Problem statement: Identify all lines in the listing that include the word "axes", and copy them out.

Supplied records:
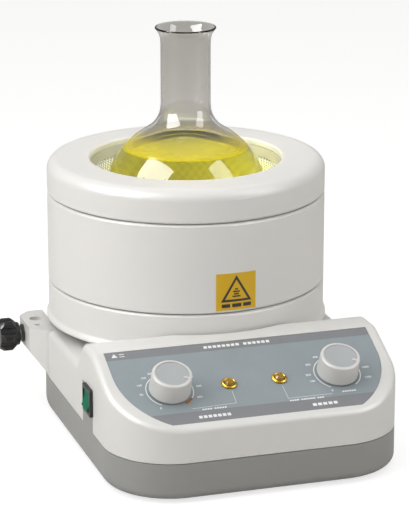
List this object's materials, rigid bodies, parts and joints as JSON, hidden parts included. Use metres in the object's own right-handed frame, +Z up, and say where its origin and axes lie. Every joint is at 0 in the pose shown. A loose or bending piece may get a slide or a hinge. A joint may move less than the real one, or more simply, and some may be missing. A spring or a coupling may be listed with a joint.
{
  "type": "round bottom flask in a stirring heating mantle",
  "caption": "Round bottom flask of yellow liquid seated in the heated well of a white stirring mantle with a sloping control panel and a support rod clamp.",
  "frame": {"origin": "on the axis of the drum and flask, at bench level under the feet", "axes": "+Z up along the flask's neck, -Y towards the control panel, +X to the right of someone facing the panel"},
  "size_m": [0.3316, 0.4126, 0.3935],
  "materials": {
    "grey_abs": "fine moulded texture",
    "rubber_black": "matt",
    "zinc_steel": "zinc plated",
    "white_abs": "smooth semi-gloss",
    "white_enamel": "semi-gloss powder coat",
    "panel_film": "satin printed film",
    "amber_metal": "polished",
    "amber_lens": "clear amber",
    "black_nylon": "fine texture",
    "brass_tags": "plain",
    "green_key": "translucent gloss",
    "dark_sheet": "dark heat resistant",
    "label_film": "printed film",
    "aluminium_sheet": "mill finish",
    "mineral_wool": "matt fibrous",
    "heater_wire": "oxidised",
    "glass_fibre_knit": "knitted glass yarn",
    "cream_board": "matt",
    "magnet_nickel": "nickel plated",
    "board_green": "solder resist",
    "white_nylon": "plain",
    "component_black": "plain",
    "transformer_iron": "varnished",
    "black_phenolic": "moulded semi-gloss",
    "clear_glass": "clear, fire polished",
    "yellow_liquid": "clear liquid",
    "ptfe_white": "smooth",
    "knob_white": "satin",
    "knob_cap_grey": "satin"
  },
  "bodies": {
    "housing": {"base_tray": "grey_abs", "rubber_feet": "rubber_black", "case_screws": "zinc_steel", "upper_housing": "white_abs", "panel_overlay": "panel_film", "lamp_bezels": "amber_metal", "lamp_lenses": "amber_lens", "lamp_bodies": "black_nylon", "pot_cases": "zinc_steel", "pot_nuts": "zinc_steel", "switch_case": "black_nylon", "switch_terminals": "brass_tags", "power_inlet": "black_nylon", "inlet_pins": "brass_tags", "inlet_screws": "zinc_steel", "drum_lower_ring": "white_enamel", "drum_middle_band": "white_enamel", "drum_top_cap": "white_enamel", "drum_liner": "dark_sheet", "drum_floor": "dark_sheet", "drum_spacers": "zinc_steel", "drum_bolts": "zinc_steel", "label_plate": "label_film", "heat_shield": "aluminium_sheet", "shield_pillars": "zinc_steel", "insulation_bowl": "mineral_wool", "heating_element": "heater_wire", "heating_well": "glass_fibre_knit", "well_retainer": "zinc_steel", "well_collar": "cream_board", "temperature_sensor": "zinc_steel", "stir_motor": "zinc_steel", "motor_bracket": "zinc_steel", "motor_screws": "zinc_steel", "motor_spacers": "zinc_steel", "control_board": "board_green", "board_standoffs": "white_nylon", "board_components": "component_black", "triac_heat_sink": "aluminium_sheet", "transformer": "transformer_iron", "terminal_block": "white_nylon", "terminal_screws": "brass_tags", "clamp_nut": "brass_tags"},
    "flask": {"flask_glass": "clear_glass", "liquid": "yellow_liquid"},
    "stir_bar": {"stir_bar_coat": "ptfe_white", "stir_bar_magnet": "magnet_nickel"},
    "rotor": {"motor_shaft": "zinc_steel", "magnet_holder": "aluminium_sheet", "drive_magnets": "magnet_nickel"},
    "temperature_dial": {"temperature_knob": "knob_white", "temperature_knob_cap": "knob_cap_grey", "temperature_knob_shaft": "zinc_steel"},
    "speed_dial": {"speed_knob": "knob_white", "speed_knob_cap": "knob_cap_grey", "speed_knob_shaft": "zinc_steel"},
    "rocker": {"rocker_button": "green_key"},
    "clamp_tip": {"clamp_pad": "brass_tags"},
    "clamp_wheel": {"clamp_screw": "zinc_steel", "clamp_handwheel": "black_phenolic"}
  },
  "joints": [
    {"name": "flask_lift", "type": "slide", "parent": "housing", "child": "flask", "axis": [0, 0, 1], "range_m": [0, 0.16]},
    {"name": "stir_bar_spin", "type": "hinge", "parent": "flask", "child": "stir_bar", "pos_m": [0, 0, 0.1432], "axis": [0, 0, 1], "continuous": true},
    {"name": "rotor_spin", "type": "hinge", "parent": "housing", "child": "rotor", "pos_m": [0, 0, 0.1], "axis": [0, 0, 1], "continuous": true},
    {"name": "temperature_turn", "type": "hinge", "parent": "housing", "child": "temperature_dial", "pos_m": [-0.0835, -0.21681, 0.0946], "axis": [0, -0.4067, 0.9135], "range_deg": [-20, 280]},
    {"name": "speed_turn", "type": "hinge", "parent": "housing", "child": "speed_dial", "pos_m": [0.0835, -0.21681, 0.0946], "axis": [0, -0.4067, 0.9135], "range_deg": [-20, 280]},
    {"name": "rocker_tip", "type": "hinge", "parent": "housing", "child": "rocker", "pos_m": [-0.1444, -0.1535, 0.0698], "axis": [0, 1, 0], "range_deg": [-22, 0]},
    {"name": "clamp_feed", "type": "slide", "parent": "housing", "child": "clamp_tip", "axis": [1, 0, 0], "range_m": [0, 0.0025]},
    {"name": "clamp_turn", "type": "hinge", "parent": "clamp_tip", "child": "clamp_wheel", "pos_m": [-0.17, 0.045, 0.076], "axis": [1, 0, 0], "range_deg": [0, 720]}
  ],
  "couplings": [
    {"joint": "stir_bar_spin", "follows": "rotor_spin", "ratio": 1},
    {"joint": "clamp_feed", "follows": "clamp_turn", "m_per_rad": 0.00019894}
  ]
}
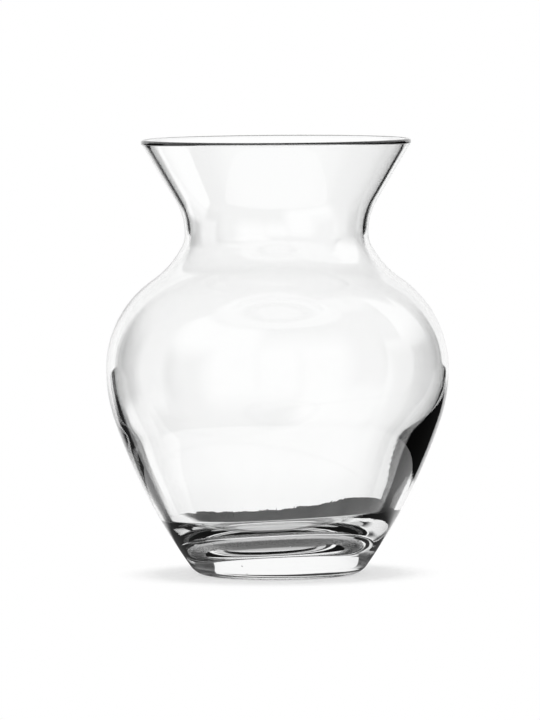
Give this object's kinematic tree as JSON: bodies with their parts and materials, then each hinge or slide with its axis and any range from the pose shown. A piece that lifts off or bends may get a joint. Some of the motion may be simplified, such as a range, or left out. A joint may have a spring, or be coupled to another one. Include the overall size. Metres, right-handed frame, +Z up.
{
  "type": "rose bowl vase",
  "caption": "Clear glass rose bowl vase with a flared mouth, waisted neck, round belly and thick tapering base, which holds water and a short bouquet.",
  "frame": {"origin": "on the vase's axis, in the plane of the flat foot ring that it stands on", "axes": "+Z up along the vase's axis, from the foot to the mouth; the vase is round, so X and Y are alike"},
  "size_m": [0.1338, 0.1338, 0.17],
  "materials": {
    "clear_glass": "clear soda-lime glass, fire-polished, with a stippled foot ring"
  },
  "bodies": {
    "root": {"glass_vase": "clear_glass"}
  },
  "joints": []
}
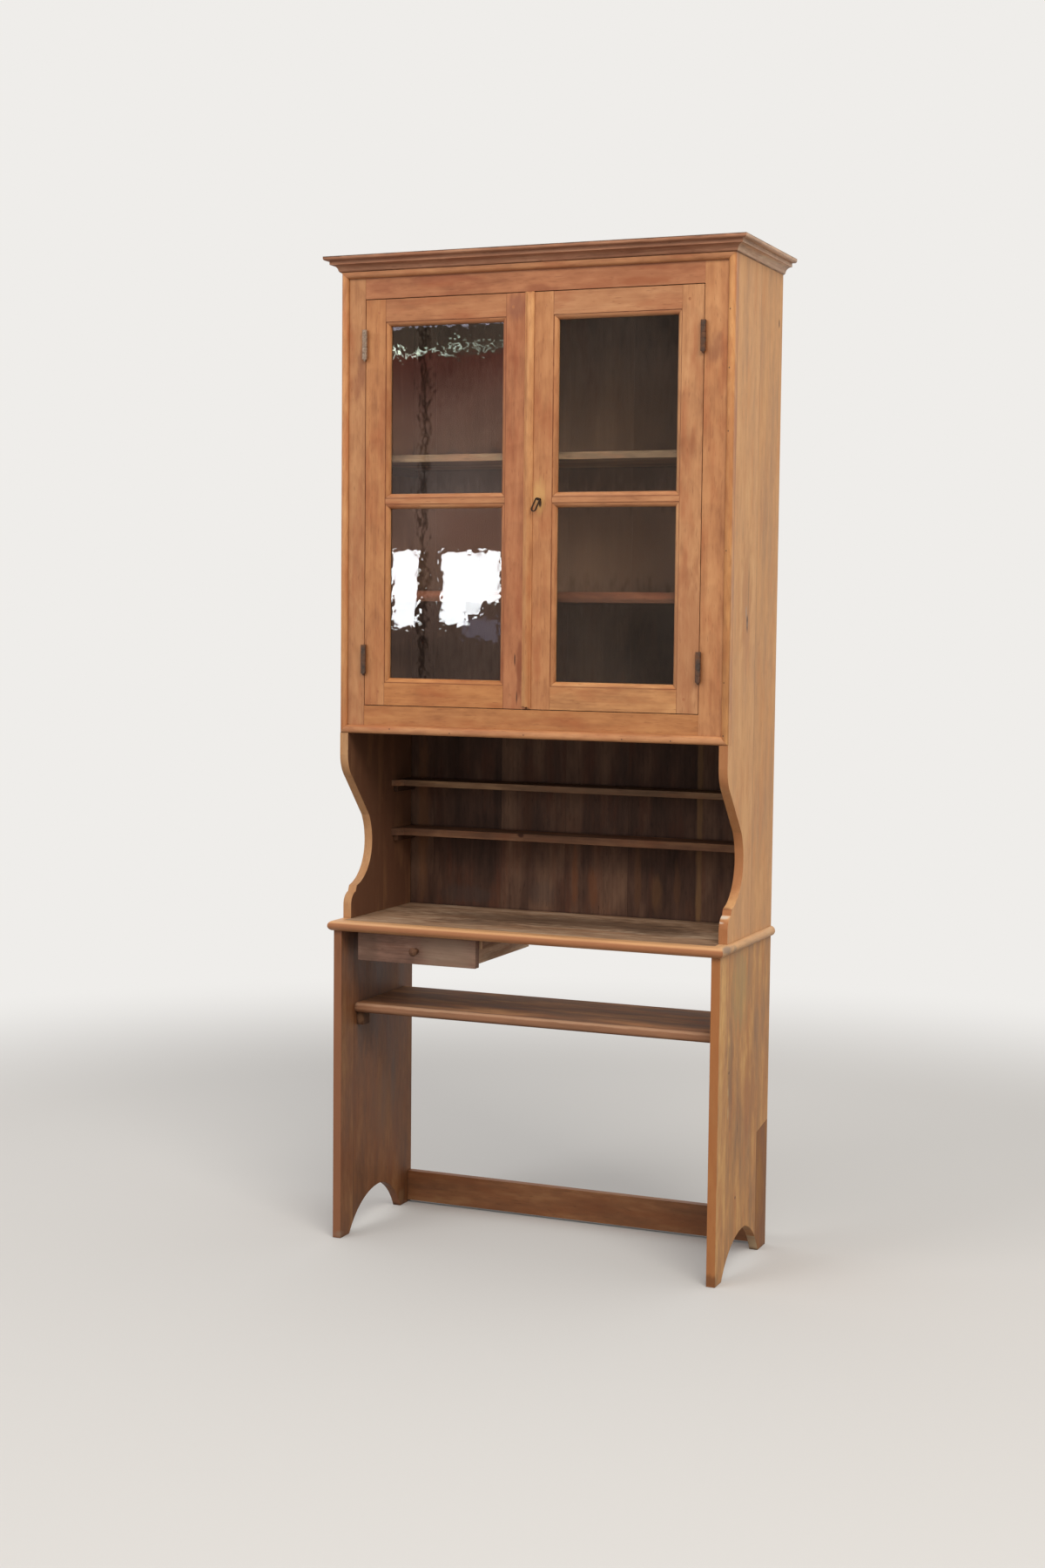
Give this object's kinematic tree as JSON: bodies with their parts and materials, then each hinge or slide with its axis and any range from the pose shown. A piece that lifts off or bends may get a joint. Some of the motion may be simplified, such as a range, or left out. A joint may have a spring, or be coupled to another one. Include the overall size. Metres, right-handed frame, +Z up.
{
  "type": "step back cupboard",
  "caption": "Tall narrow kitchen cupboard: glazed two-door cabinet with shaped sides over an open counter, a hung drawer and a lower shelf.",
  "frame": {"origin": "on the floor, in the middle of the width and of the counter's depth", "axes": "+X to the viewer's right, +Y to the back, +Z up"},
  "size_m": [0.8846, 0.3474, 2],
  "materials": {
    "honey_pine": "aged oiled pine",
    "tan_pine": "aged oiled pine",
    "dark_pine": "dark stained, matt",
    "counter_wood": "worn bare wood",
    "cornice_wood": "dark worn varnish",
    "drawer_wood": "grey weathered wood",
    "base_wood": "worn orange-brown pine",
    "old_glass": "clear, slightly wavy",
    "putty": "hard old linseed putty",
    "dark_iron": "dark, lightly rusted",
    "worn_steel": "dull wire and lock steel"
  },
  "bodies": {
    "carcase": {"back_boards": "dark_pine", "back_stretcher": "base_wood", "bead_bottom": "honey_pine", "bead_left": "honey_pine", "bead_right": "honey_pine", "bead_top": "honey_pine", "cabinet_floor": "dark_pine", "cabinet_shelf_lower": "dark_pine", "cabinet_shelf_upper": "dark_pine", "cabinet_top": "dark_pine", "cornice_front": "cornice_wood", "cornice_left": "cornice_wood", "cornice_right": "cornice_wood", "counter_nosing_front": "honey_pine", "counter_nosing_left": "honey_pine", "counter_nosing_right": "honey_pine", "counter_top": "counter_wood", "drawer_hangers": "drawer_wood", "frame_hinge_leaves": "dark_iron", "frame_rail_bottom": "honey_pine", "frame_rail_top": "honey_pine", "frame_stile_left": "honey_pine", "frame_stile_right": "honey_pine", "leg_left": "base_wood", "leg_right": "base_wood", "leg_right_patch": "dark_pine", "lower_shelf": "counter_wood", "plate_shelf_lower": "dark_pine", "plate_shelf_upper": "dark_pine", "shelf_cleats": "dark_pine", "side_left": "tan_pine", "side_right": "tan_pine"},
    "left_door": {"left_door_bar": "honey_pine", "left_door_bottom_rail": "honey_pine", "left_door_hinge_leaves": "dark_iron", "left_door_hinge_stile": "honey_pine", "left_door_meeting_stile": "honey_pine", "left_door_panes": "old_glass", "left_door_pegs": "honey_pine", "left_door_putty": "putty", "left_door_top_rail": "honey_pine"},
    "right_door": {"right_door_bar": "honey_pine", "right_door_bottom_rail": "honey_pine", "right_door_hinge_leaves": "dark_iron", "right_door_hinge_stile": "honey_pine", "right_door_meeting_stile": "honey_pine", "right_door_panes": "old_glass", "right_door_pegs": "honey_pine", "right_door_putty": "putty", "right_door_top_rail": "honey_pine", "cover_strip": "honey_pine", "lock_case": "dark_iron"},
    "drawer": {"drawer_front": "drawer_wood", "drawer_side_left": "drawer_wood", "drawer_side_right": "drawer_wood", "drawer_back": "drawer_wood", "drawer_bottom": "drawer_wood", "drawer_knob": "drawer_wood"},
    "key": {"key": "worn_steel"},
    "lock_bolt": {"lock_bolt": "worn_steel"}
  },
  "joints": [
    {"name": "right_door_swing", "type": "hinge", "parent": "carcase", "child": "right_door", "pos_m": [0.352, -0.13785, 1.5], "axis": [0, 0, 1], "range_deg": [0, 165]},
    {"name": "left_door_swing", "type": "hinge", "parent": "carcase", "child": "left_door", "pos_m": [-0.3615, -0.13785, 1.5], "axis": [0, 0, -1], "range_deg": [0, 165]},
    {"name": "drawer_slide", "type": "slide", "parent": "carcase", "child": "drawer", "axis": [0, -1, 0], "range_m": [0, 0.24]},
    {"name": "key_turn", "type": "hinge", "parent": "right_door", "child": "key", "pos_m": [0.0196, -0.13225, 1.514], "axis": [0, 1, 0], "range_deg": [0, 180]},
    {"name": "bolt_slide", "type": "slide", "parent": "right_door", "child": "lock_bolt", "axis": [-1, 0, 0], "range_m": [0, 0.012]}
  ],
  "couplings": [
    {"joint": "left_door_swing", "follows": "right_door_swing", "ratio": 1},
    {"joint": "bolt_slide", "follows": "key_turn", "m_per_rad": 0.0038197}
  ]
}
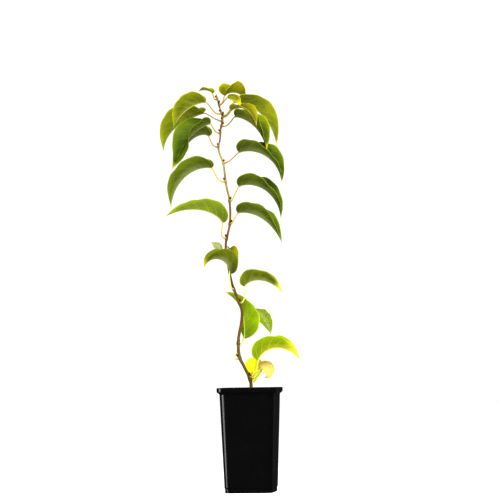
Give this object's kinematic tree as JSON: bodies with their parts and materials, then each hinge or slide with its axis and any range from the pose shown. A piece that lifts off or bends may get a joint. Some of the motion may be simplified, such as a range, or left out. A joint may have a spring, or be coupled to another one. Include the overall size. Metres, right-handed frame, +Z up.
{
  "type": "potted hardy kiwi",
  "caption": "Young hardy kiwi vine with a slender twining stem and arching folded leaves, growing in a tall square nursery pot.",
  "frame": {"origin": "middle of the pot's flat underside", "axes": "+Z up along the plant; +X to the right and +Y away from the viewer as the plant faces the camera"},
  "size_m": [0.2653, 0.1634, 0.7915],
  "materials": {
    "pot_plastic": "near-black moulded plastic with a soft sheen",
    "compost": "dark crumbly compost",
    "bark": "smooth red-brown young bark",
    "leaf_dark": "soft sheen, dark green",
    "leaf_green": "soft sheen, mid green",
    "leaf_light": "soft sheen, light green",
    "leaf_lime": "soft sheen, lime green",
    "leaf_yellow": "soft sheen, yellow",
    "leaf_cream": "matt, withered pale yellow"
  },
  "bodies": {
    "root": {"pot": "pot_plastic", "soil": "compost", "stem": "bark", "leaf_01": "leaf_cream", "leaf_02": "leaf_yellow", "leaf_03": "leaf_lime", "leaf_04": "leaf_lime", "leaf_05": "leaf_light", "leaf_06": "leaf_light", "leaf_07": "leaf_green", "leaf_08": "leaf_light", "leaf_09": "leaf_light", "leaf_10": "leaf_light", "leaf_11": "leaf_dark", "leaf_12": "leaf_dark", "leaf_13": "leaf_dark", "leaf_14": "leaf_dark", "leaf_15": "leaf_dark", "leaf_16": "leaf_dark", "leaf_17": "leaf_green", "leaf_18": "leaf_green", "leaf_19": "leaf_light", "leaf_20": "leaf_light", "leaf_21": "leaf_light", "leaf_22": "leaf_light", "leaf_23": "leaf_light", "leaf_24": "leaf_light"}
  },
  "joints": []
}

Exercise answer:
List this object's materials, rigid bodies, parts and joints as JSON, hidden parts included. Use metres in the object's own right-handed frame, +Z up, and say where its origin and axes lie. Every joint is at 0 in the pose shown. A loose or bending piece may get a slide or a hinge. A joint may move less than the real one, or more simply, and some may be missing. A spring or a coupling may be listed with a joint.
  "frame": {"origin": "on the axis of the drum and flask, at bench level under the feet", "axes": "+Z up along the flask's neck, -Y towards the control panel, +X to the right of someone facing the panel"},
  "frame": {"origin": "on the vase's axis, in the plane of the flat foot ring that it stands on", "axes": "+Z up along the vase's axis, from the foot to the mouth; the vase is round, so X and Y are alike"},
  "frame": {"origin": "on the floor, in the middle of the width and of the counter's depth", "axes": "+X to the viewer's right, +Y to the back, +Z up"},
  "frame": {"origin": "middle of the pot's flat underside", "axes": "+Z up along the plant; +X to the right and +Y away from the viewer as the plant faces the camera"},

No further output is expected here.